By contrast, urban agriculture has survived in Melbourne by adopting a wide range of cultural meanings. Immediately following WWII, the centre-right government, led by Robert Menzies from 1949 to 1966, enforced a national vision of frugality, self-contained suburban life, and productive self-reliance, which adopted the home garden as a central trope (Gaynor 2006, 117). In the 1970s, home food production was threatened by consumerism and government legislation. Growing car ownership, from one in eleven Melburnians in 1945 to one in three in 1968, altered the nature of suburban leisure; cars made possible the freedom to get away from the home garden (Gaynor 2006, 131-2). Furthermore, the Health Act of 1969 directly enforced limits on the size of home food production, especially on raising chickens (Gaynor 2006, 133). Although many urban Melburnians began to shun the home garden, it was kept alive by post-war immigrants from Southern Europe, who favoured homegrown fresh vegetables, cultivated in the front yards of their inner-city properties, over the local diet dominated by meat (Gaynor 2006, 138). Finally, as the descendants of immigrant families too abandoned the home garden, a gentrified, suburban elite in contemporary society has turned to domestic food production (Zainuddin and Mercer 2014, 481). In their survey of fifteen home garden cultivators in Melbourne’s suburbs that attempts to capture the major trends in urban agriculture, Zainuddin and Mercer find that the primary motivations include the “environment and ecology”, including ethical means of procuring food, and “food security” (Zainuddin and Mercer 2014, 477). Therefore, urban agriculture persisted as a means of food provisioning in Melbourne by evolving from an economic option, to a symbol of self-reliance, to a dietary solution, to a promise of a healthier and more environmentally-friendly lifestyle.

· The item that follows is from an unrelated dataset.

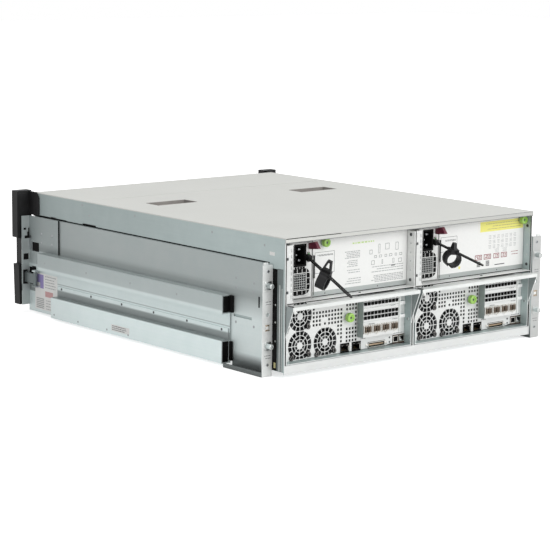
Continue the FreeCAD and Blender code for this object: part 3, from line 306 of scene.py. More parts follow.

Buxton, Michael, Rachel Carey, and Kath Phelan. “The Role of Peri-Urban Land Use Planning in Resilient Urban Agriculture: A Case Study of Melbourne, Australia.” In Balanced Urban Development: Options and Strategies for Liveable Cities, edited by Basant Maheshwari, Vijay P. Singh, and Bhadranie Thoradeniya, 153-170. Springer, 2013.

Gaynor, Andrea. Harvest of the Suburbs: An Environmental History of Growing Food in Australian Cities. Crawley, Australia: University of Western Australia Press, 2006.

Ostapenko, Dmytro. “Golden Horizon: Expansion of the Wheat-Growing Industry in the Colony of Victoria in the 1850s.” Agricultural History 87, no. 1 (2013): 35-56.

Powell, J. M. An Historical Geography of Modern Australia: The Restive Fringe. New York, NY: Cambridge University Press, 1988.

Zainuddin, Zainil, and David Mercer. “Domestic Residential Garden Food Production in Melbourne, Australia: A Fine-Grained Analysis and Pilot Study.” Australian Geographer 45, no. 4 (2014): 465-484.